FROM THE REPORT “The Board found that Ambassador Stevens made the decision to travel to Benghazi independently of Washington.”
ANALYSIS This sentence implies that Stevens was acting on his own. But a careful reading leaves open the possibility that headquarters was well aware of his travel.
FROM THE REPORT “Plans for the Ambassador’s trip . . . were not shared thoroughly with the Embassy’s country team. . . .”
ANALYSIS This implies Stevens kept his plans secret. However, it really seems to indicate the plans were shared with the embassy’s country team, just not “thoroughly” shared, whatever that means.
FROM THE REPORT “[The embassy’s country team members] were not fully aware of planned movements off compound.”
ANALYSIS This implies Stevens didn’t tell his colleagues about his plans off the compound. But in actuality, it seems to indicate they were aware, just not “fully” aware, whatever that means. Additionally, the supposed lack of knowledge about Stevens’s “planned movements off compound” is irrelevant since he was inside the compound when attacked. But perhaps it’s included to add to the implication that Stevens wasn’t keeping his colleagues clued in.
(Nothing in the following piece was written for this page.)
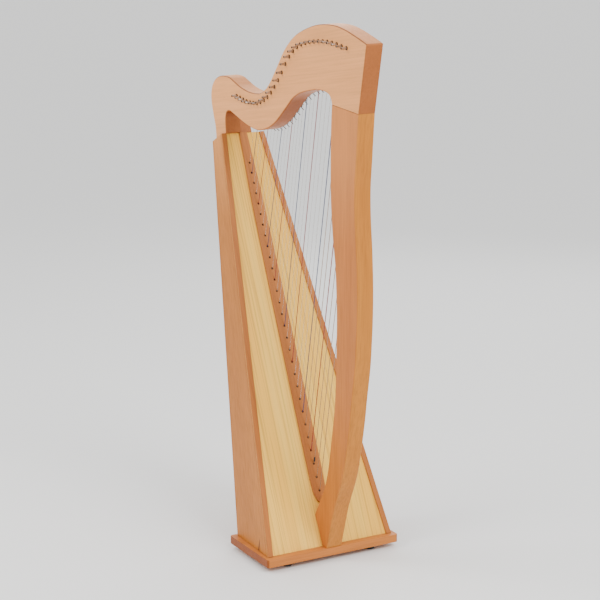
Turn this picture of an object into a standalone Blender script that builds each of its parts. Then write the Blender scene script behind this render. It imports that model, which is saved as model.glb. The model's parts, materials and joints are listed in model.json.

Later, Stevens’s number two, Gregory Hicks, tells me that Stevens did not secretively freelance his own schedule: quite the opposite. Hicks says that Stevens’s daily plans were routinely circulated within the State Department. Specifically, his planned travel to Benghazi was shared with headquarters via email several weeks in advance of the visit and in regular staffing reports during the trip. Headquarters “knew Chris was going to Benghazi for five days during a gap between principal officers until Benghazi’s new principal officer arrived,” Hicks tells me with certainty.